I don't think OP is the only breadwinner, PP. I believe she just said she earns more than her husband.


Ok, then she is the *primary* breadwinner.

How does that change PP's points?
Anonymous
Look at it this way, OP: A bank will not loan them the money.


I don't think that's necessarily true. Older people get mortgages all the time and it sounds as if OP's FIL is still working - correct me if I'm wrong. One of the problems here is that OP's husband has just decided to be the bank because he thinks they can do it within the family instead of outside.
Anonymous
Op, it sounds like you have a child/children? Are they also dh's, or are they from your late husband? Either way, thus arrangement would put your ability to assist your kids in jeopardy in favor of assisting the inlaws . No way.
Anonymous
Wouldn't the $200 k down payment be subject to gift taxes?
Anonymous
If the parents are only in the 60's, they shouldn't be retired yet. With their current savings, they should work until 70. They need to move to a place where they can work.
Anonymous
Anonymous wrote:
Anonymous wrote:
Anonymous wrote:A couple of things, OP.

1. Say no. You're the breadwinner, the responsibility and risk would be on you to pay this mortgage. If you don't want to do it, then don't. Pouting won't change things. Can your husband really pay the mortgage by himself?

2. I'm concerned about your relationship with your husband. You two should be a team, not him with his parents against you!

I'm a stay-at-home mother with no income. DH still includes my opinions into all the financial decisions and has never made one that does not benefit me.


I don't think OP is the only breadwinner, PP. I believe she just said she earns more than her husband.

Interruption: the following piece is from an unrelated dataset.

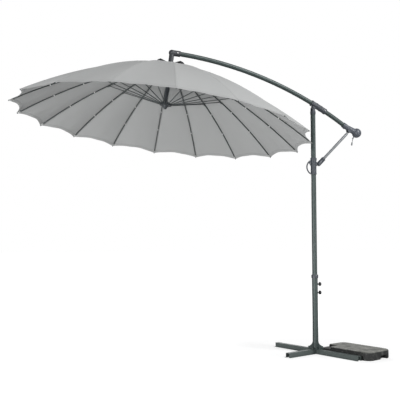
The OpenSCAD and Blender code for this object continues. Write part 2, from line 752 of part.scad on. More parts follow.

Ok, then she is the *primary* breadwinner.

How does that change PP's points?


I don't know the OP's income vs. her husband's. But "primary breadwinner" implies a major difference in salary to me. In my view, if one partner earns $120K and the other earns $110K, neither is the "primary" breadwinner. (I made up those numbers.) The PP is saying only the OP is at risk and only the OP is on the hook for the mortgage. But unless the OP is the only one applying for the mortgage, that's not true.